→ What the exercise asks: Which lines contain the word "that"? Return each of them as written.

→ The records:
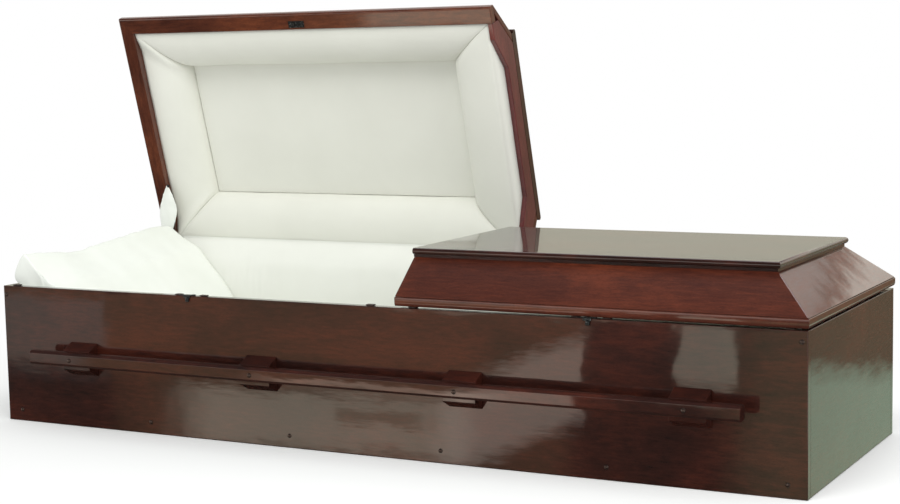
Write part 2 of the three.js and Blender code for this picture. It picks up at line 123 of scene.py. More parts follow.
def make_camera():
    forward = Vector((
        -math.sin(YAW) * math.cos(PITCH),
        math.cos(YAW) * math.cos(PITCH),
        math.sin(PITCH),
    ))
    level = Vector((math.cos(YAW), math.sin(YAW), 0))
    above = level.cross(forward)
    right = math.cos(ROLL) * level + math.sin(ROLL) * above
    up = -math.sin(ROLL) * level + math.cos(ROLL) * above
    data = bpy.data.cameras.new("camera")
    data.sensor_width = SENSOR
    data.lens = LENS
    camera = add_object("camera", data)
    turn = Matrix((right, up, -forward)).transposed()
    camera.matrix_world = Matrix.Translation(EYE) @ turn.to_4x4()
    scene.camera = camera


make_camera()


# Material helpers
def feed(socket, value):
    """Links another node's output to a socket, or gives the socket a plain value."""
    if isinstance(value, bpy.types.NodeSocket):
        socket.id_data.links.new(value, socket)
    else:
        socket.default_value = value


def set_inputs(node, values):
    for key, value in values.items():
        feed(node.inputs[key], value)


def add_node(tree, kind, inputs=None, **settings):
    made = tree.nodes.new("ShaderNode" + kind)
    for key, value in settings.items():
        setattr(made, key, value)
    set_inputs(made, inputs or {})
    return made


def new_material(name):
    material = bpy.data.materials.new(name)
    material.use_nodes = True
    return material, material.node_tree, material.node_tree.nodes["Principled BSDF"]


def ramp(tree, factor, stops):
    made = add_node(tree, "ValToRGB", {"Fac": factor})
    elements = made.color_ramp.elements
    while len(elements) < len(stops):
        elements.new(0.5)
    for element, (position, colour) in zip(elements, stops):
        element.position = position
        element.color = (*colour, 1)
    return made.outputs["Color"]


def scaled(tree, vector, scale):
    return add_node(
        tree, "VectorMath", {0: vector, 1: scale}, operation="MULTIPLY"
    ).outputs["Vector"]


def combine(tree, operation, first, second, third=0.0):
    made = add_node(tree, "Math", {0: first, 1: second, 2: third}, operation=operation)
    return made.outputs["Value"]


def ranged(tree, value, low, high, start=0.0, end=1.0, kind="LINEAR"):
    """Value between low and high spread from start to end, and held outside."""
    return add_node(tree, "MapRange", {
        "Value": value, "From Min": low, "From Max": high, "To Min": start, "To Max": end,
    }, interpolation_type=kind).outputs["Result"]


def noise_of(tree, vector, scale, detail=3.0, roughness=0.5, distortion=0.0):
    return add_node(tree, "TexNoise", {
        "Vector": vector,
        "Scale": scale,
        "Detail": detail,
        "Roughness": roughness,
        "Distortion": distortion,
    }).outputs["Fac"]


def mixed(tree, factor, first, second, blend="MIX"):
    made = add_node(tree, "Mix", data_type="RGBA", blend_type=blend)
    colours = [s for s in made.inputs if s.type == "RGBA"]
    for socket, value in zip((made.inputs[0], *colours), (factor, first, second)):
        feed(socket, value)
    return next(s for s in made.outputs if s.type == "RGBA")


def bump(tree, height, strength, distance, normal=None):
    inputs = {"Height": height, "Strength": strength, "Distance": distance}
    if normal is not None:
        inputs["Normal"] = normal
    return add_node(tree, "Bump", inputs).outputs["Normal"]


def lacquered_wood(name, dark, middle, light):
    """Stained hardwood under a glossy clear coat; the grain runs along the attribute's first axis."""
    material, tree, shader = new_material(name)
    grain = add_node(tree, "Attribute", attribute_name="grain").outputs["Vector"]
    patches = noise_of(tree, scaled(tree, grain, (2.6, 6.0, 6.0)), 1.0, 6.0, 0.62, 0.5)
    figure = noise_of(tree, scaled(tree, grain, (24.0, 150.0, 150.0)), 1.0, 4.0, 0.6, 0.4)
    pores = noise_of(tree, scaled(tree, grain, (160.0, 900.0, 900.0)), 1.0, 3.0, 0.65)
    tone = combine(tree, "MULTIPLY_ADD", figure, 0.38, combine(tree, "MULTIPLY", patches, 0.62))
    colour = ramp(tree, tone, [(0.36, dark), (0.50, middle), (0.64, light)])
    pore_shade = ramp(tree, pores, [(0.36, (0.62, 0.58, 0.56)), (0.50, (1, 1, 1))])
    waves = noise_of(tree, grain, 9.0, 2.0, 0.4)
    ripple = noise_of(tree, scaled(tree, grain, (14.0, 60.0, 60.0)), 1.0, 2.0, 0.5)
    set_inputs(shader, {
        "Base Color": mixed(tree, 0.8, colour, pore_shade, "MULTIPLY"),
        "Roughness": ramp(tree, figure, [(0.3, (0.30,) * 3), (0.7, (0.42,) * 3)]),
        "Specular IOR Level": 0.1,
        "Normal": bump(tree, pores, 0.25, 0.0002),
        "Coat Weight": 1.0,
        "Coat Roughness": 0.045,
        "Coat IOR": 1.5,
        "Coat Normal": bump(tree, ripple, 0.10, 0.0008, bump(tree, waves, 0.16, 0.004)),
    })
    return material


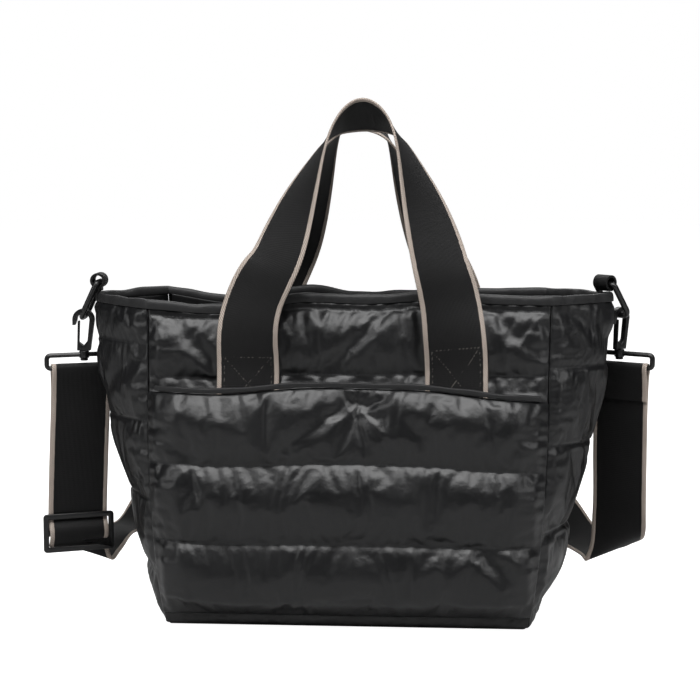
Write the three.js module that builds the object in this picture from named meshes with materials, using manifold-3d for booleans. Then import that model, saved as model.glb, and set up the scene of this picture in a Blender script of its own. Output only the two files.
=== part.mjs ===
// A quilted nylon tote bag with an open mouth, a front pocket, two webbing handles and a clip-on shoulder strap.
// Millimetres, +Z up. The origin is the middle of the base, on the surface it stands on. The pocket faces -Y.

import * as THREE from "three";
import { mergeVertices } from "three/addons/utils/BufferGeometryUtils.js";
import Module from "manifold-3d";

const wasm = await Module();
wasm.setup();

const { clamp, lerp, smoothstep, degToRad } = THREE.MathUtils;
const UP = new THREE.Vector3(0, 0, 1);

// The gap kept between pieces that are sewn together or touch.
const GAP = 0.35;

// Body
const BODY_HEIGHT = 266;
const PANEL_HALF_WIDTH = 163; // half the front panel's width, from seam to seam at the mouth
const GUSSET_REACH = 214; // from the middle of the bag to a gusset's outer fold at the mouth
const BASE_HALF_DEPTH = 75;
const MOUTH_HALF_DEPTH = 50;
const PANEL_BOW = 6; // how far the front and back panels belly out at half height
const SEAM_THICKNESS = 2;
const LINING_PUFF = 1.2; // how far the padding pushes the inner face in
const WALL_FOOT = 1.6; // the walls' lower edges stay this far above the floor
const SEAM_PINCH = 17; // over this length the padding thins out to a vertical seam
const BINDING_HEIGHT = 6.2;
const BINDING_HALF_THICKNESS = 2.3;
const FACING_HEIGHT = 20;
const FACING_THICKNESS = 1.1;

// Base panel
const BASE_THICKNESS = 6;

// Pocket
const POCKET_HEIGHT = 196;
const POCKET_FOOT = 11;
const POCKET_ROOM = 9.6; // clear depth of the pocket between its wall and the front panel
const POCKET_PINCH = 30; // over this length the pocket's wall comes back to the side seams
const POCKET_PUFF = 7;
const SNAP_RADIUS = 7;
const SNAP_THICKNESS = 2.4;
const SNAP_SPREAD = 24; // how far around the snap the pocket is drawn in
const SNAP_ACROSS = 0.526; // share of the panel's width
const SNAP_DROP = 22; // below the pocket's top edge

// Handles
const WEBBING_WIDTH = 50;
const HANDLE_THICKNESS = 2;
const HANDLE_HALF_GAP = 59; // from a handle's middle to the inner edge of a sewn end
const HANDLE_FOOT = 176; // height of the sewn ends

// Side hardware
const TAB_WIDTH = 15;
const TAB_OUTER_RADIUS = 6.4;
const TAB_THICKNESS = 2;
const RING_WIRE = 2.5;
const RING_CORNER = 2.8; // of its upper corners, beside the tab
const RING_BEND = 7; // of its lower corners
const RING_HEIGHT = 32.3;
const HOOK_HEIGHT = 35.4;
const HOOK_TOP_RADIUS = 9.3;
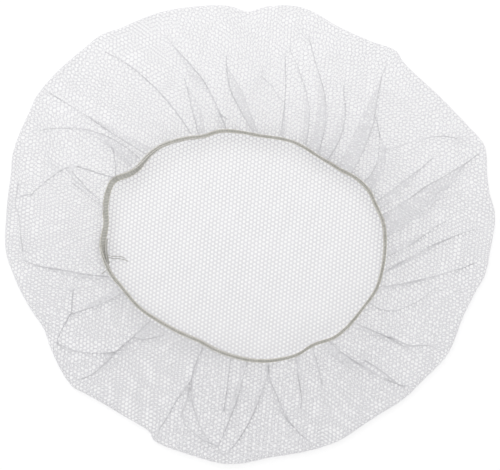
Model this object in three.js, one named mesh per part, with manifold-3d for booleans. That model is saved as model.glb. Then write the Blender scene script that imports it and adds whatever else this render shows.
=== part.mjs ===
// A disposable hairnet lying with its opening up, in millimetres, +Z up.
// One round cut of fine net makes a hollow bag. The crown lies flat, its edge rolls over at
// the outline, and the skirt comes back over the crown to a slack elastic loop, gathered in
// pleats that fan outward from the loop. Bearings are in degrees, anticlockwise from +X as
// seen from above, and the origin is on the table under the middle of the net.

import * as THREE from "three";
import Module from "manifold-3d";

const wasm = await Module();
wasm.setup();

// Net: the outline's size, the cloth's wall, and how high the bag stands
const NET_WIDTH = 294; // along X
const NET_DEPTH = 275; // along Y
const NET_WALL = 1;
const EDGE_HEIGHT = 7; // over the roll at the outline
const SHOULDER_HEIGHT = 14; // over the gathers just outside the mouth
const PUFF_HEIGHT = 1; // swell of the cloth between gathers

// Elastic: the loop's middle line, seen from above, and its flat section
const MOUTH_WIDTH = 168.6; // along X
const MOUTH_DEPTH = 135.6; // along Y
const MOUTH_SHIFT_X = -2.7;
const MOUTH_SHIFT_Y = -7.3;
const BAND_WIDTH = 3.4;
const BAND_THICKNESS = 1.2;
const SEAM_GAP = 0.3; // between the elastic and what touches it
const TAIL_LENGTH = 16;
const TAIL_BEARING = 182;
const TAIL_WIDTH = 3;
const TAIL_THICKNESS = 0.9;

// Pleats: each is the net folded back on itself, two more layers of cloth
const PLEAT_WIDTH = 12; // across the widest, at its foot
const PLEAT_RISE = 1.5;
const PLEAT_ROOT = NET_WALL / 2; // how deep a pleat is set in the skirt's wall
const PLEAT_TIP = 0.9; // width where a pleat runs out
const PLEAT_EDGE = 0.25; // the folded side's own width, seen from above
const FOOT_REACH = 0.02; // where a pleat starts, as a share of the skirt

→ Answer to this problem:
Write the three.js module that builds the object in this picture from named meshes with materials, using manifold-3d for booleans. Then import that model, saved as model.glb, and set up the scene of this picture in a Blender script of its own. Output only the two files.
// The gap kept between pieces that are sewn together or touch.
Model this object in three.js, one named mesh per part, with manifold-3d for booleans. That model is saved as model.glb. Then write the Blender scene script that imports it and adds whatever else this render shows.
// pleats that fan outward from the loop. Bearings are in degrees, anticlockwise from +X as